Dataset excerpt
•••

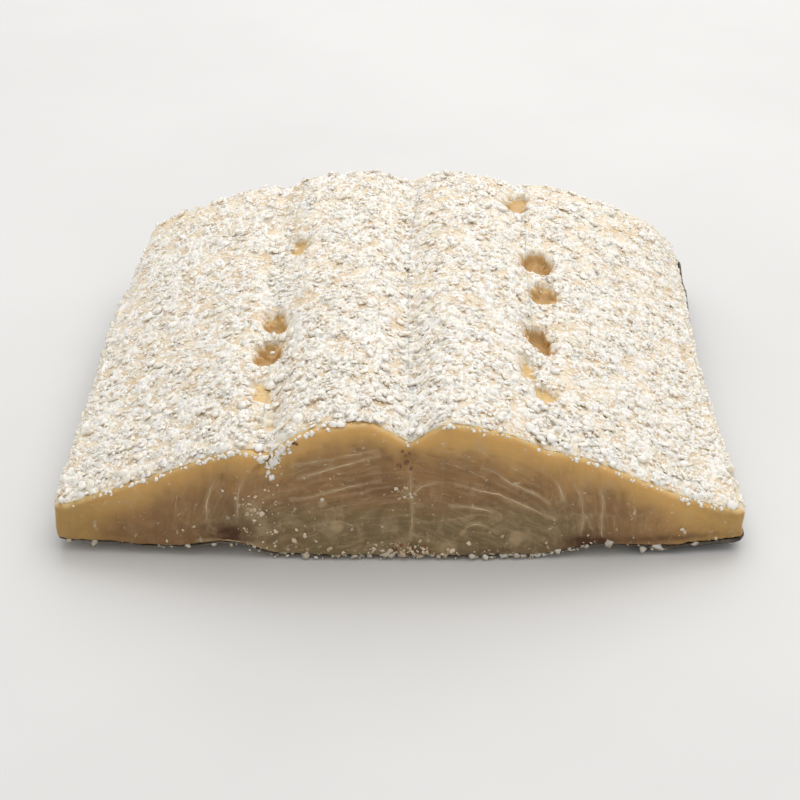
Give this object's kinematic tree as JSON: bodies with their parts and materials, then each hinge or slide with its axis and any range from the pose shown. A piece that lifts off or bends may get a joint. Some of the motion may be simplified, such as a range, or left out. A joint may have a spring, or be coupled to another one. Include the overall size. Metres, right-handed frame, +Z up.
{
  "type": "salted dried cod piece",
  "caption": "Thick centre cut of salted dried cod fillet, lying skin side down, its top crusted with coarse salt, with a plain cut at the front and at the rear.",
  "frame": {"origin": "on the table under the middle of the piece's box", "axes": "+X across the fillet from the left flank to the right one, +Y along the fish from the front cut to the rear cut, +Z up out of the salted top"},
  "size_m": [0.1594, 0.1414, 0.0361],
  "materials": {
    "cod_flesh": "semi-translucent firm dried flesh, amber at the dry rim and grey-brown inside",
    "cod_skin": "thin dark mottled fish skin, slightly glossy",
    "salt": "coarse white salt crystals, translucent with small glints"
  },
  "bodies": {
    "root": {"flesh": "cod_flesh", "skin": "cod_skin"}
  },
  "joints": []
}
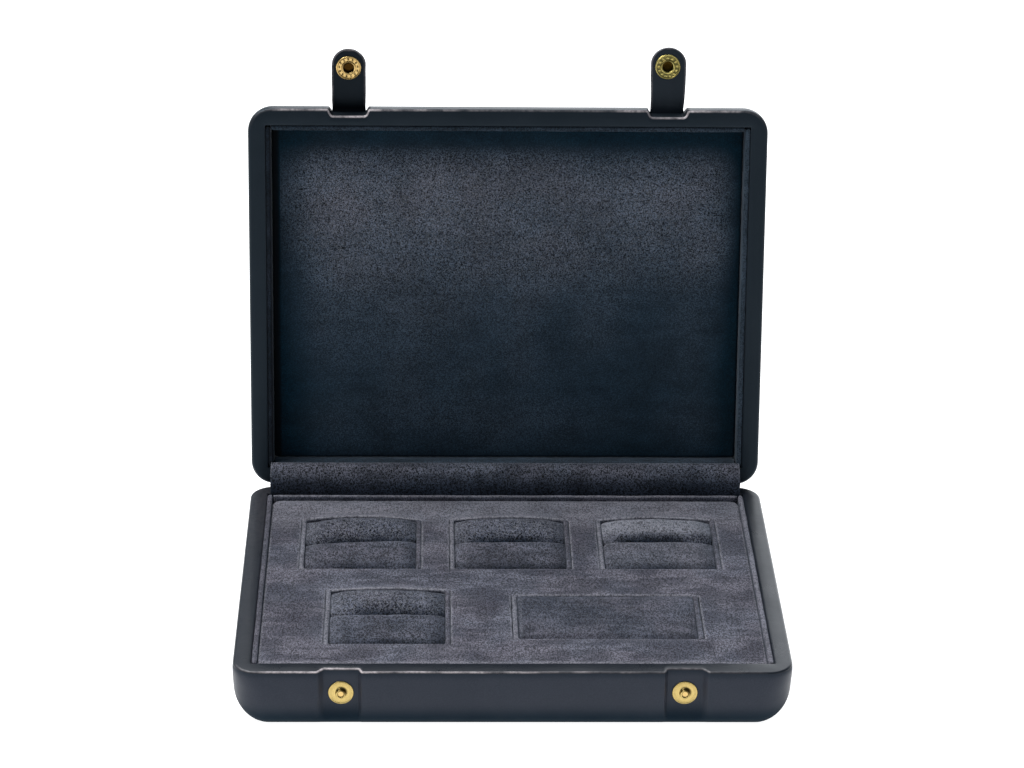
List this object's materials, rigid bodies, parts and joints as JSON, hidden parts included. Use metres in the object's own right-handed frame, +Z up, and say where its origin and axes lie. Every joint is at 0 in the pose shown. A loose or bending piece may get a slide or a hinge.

•••

• [Work to be completed]: Repeat each record exactly. Omit nothing.

• [The solution]:
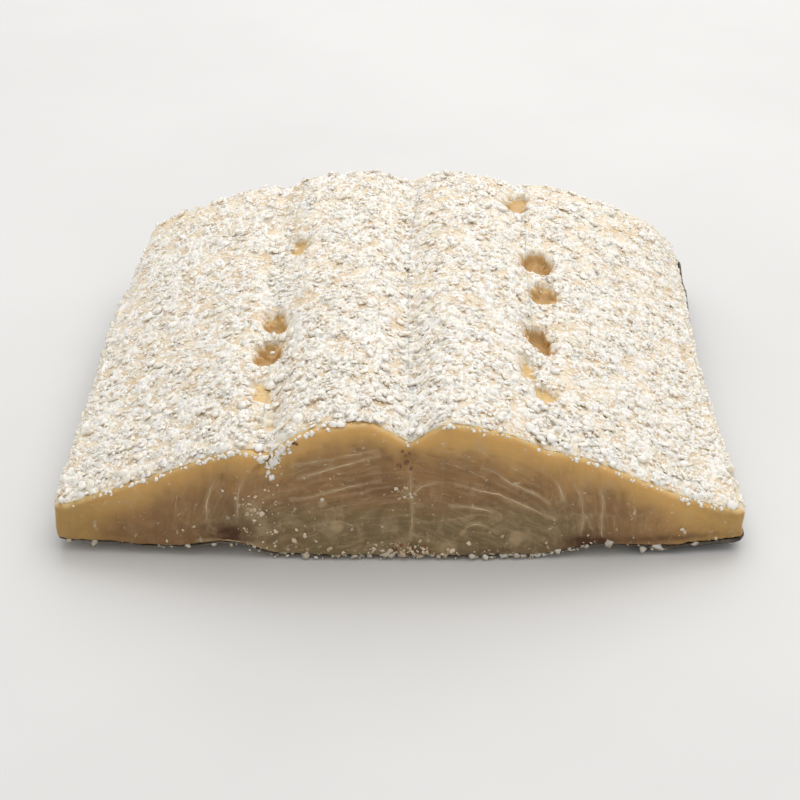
Give this object's kinematic tree as JSON: bodies with their parts and materials, then each hinge or slide with its axis and any range from the pose shown. A piece that lifts off or bends may get a joint. Some of the motion may be simplified, such as a range, or left out. A joint may have a spring, or be coupled to another one. Include the overall size. Metres, right-handed frame, +Z up.
{
  "type": "salted dried cod piece",
  "caption": "Thick centre cut of salted dried cod fillet, lying skin side down, its top crusted with coarse salt, with a plain cut at the front and at the rear.",
  "frame": {"origin": "on the table under the middle of the piece's box", "axes": "+X across the fillet from the left flank to the right one, +Y along the fish from the front cut to the rear cut, +Z up out of the salted top"},
  "size_m": [0.1594, 0.1414, 0.0361],
  "materials": {
    "cod_flesh": "semi-translucent firm dried flesh, amber at the dry rim and grey-brown inside",
    "cod_skin": "thin dark mottled fish skin, slightly glossy",
    "salt": "coarse white salt crystals, translucent with small glints"
  },
  "bodies": {
    "root": {"flesh": "cod_flesh", "skin": "cod_skin"}
  },
  "joints": []
}
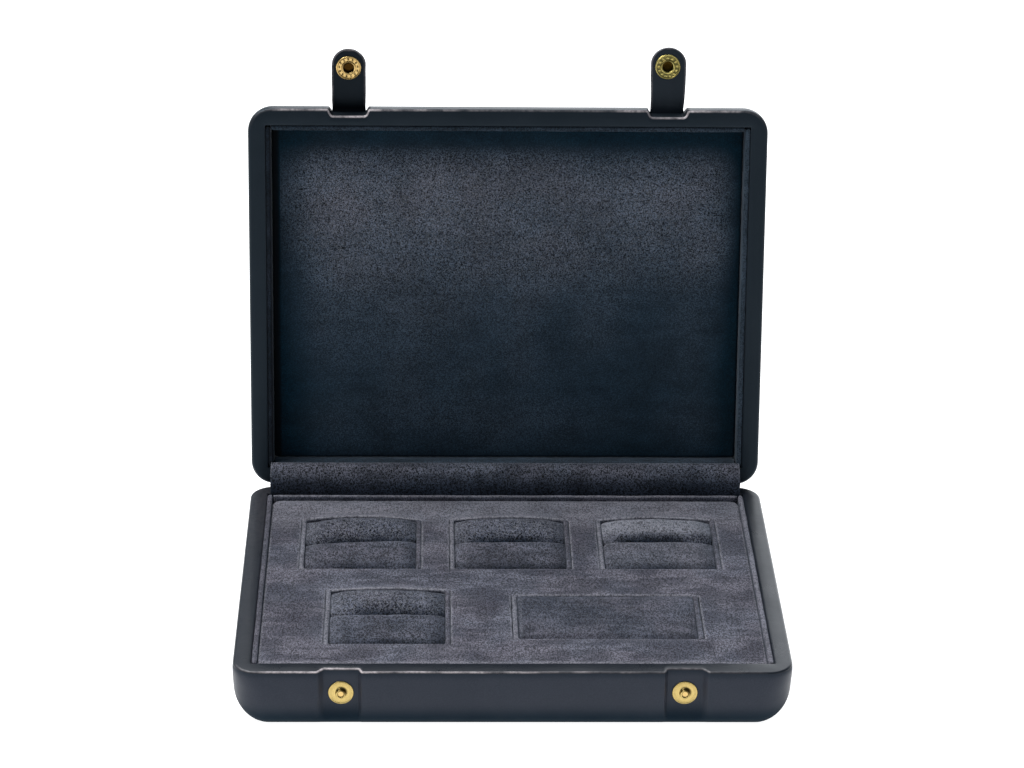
List this object's materials, rigid bodies, parts and joints as JSON, hidden parts included. Use metres in the object's own right-handed frame, +Z up, and say where its origin and axes lie. Every joint is at 0 in the pose shown. A loose or bending piece may get a slide or a hinge.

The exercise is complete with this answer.